To date, their group has rescued more than 300 animals, mostly horses, including his three island-bred workhorses.
They are doing it for free, risking their lives to save lives.
At this writing, they had just accompanied PETA in rescuing 10 dogs.
When Phivolcs lowered the alert signal, they were allowed to ferry PETA volunteers in a 5 am-5 pm rescue mission.
Atomic bomb, Scarlet Red.
A woman worker, requesting anonymity, explains why they take calculated risks—“true, the volcano gives no warning but we’ve been taught to always be ready with our backpacks because it’s active. Once the mussels and shrimps start to surface, people must evacuate. That’s what the old folks taught us.”
As the first ray of sunlight streamed in hours after the January 12 eruption, she and her family fled for safety. “The earthquakes were so strong, shaking us up and down, like an atomic bomb, and the earth cracked. But we waited till dawn, and fled that Monday.”
Ronnel Peñaflor, 35, a horse guide, seems lost for words to describe what he experienced. He lost his house in San Isidro. He always joins the rescue missions so that he can visit their house burnt by the eruption.
Raymart Rodriguez, 26, from Buso-Buso, Laurel, is a fisherman.
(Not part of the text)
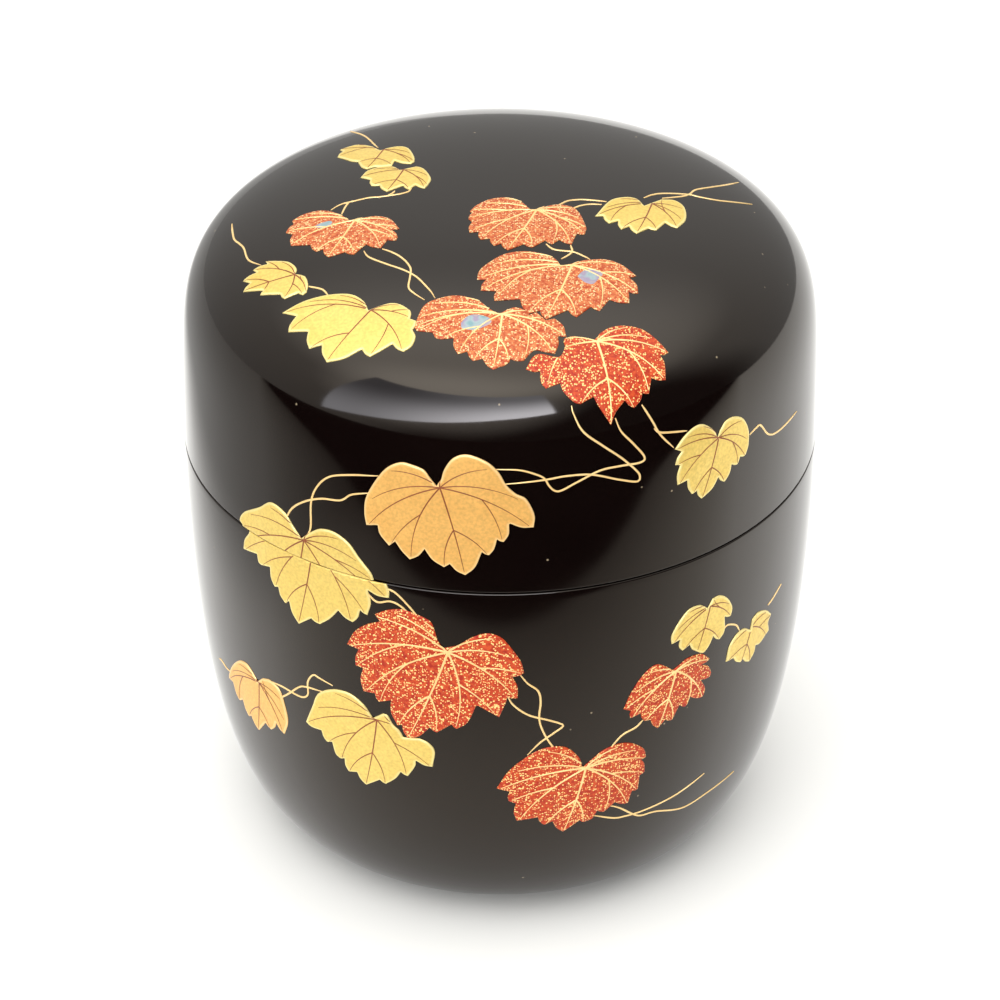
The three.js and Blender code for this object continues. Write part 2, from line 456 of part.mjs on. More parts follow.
// Lays a flat edge on the skin round a place, as a plate between two heights above it.
const layOnSkin = ([azimuth, run], turn, flatEdge, low, high) => {
  const place = { azimuth: deg(azimuth), run };
  const rings = Math.ceil(Math.max(...flatEdge.map((point) => point.length())) / RING_SPACING);
  const shares = Array.from({ length: rings }, (_, i) => (i + 1) / rings);
  const spots = [place];
  for (const share of shares) {
    for (const point of flatEdge) {
      spots.push(walk(place, deg(turn) + point.angle(), point.length() * share));
    }
  }
  const layers = [high, low].flatMap((height) => spots.map((spot) => onSkin(spot, height)));
  return plate(layers, flatEdge.length, rings);
};

// Drops points that fall closer together than the solids need.
const thinned = (points) => points.filter((point, i) => point.distanceTo(points.at(i - 1)) > 0.25);

const leafGeometry = (leaf) => layOnSkin(
  leaf.at, leaf.turn, thinned(edgePoints(leaf.edge)), LEAF_BOND, LEAF_BOND + LEAF_THICKNESS,
);

const inlayGeometry = (inlay, grow, low, high) => {
  const edge = inlay.edge.map(([angle, distance]) => flatPoint([angle, distance + grow]));
  return layOnSkin(inlay.at, 0, edge, low, high);
};

// ---- Cutting ----
const asSolid = (geometry) => {
  const bare = geometry.clone();
  bare.deleteAttribute('normal');
  bare.deleteAttribute('uv');
  const merged = mergeVertices(bare, 1e-4);
  return new wasm.Manifold(new wasm.Mesh({
    numProp: 3,
    vertProperties: new Float32Array(merged.attributes.position.array),
    triVerts: new Uint32Array(merged.index.array),
  }));
};

const asGeometry = (solid) => {
  const mesh = solid.getMesh();
  const geometry = new THREE.BufferGeometry();
  geometry.setAttribute('position', new THREE.BufferAttribute(mesh.vertProperties, 3));
  geometry.setIndex(new THREE.BufferAttribute(mesh.triVerts, 1));
  return geometry;
};

// A block as wide as the caddy between two heights.
const slab = (low, high) => {
  const geometry = new THREE.BoxGeometry(DIAMETER * 2, DIAMETER * 2, high - low);
  geometry.translate(0, 0, (low + high) / 2);
  return asSolid(geometry);
};

// ---- Materials ----
const MATERIALS = {
  lacquer: { color: 0x14100f, roughness: 0.12, metalness: 0 },
  wood: { color: 0xc49a66, roughness: 0.7, metalness: 0 },
  gold: { color: 0xefd06a, roughness: 0.4, metalness: 0.6 },
  orange: { color: 0xe8aa55, roughness: 0.4, metalness: 0.6 },
  vermilion: { color: 0xc4401f, roughness: 0.5, metalness: 0 },
  coral: { color: 0xd8603c, roughness: 0.5, metalness: 0 },
  shell: { color: 0xd5dcdc, roughness: 0.2, metalness: 0 },
};

const piece = (name, geometry, finish) => {
  const mesh = new THREE.Mesh(geometry, new THREE.MeshStandardMaterial(MATERIALS[finish]));
  mesh.name = name;
  return mesh;
};

// ---- Assembly ----
const caddy = new THREE.Group();
const body = new THREE.Group();
const lid = new THREE.Group();
caddy.add(body, lid);

body.add(
  piece('body_core', turned(bodyCoreProfile), 'wood'),
  piece('body_outer_lacquer', turned(bodyOuterCoatProfile), 'lacquer'),
  piece('body_inner_lacquer', turned(bodyInnerCoatProfile), 'lacquer'),
  piece('base_lacquer', turned(baseCoatProfile), 'lacquer'),
);
lid.add(
  piece('lid_core', turned(lidCoreProfile), 'wood'),
  piece('lid_outer_lacquer', turned(lidOuterCoatProfile), 'lacquer'),
  piece('lid_inner_lacquer', turned(lidInnerCoatProfile), 'lacquer'),
);

for (const leaf of LEAVES) {
  const home = leaf.name.startsWith('lid') ? lid : body;
  let geometry = leafGeometry(leaf);
  if (leaf.inlay) {
    const pocket = inlayGeometry(leaf.inlay, LEAF_GAP, 0, LEAF_BOND + LEAF_THICKNESS * 2);
    geometry = asGeometry(asSolid(geometry).subtract(asSolid(pocket)));
    const top = LEAF_BOND + LEAF_THICKNESS + SHELL_PROUD;
    home.add(piece(leaf.name.replace('leaf', 'shell_inlay'), inlayGeometry(leaf.inlay, 0, LEAF_BOND, top), 'shell'));
  }
  home.add(piece(leaf.name, geometry, leaf.colour));
}

const seamLeaf = asSolid(leafGeometry(SEAM_LEAF));
const lidHalf = asGeometry(seamLeaf.intersect(slab(LID_EDGE, TOP)));
lidHalf.rotateZ(deg(LID_TURN));
lid.add(piece('lid_half_of_seam_leaf', lidHalf, 'gold'));
body.add(piece('body_half_of_seam_leaf', asGeometry(seamLeaf.intersect(slab(0, SEAM))), 'gold'));

export default caddy;
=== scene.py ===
"""A lacquered tea caddy: polished black lacquer over turned wood, raised vine leaves, gold tendrils, shell.

Each operator makes one piece, or one group of like pieces, round the solid model of the caddy. Outlines are
in millimetres and degrees; everything that Blender holds is in metres.
"""

import math

import bmesh
import bpy
import numpy as np
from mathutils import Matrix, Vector
from mathutils.geometry import delaunay_2d_cdt


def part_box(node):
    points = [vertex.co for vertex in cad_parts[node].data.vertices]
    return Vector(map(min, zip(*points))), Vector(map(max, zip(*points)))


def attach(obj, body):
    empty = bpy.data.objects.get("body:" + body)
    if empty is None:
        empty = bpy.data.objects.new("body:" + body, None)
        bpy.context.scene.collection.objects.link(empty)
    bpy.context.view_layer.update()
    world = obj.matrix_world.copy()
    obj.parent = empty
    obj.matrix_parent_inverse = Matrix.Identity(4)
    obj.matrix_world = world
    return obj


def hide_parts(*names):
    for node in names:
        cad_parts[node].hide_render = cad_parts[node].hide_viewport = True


bl_info = {
    "name": "Lacquered Tea Caddy",
    "version": (1, 0, 0),
    "blender": (4, 5, 0),
    "location": "3D View > Sidebar > Tea Caddy",
    "description": "Lacquer, raised leaves, tendrils and shell for a tea caddy",
    "category": "Object",
}

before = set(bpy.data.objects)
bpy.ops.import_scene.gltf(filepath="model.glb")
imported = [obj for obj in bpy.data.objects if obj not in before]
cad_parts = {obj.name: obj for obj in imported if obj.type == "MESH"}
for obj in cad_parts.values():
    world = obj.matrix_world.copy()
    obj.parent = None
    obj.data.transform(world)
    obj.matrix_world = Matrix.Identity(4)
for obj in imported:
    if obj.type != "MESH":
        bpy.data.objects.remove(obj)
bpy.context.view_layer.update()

MM = 0.001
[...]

He earns P500 a day selling tilapia at P50/kilo. And the middlemen sell it for 100/kilo. “With some patience, industry and some luck, we get by. One just needs to draw up the patanga,” he says, referring to a square cage made from chicken wire with a small opening that can trap tilapia, goby (biya) and the freshwater sardines or tawilis, now in danger from overfishing.
Traces of a fishkill and a bloated dog litter the shores of Buso-Buso. The air stinks.
Some adults swim nearby, or repair their bamboo shaft, patanga and other fish traps.
Farmer Banjo Carolino, 50, also from Buso-Buso, says, “I revisit what is left and it’s like a ghost town. All my plants are dead.” His family stays with relatives in Mendez, Cavite, for the meantime. “There are too many people at the evacuation center, I’m afraid the children might get sick.”
He is cleaning his house, then pauses to go to a cabinet to get the red dress of his granddaughter. She is nearly 2 years old, and her name is Scarlet Red.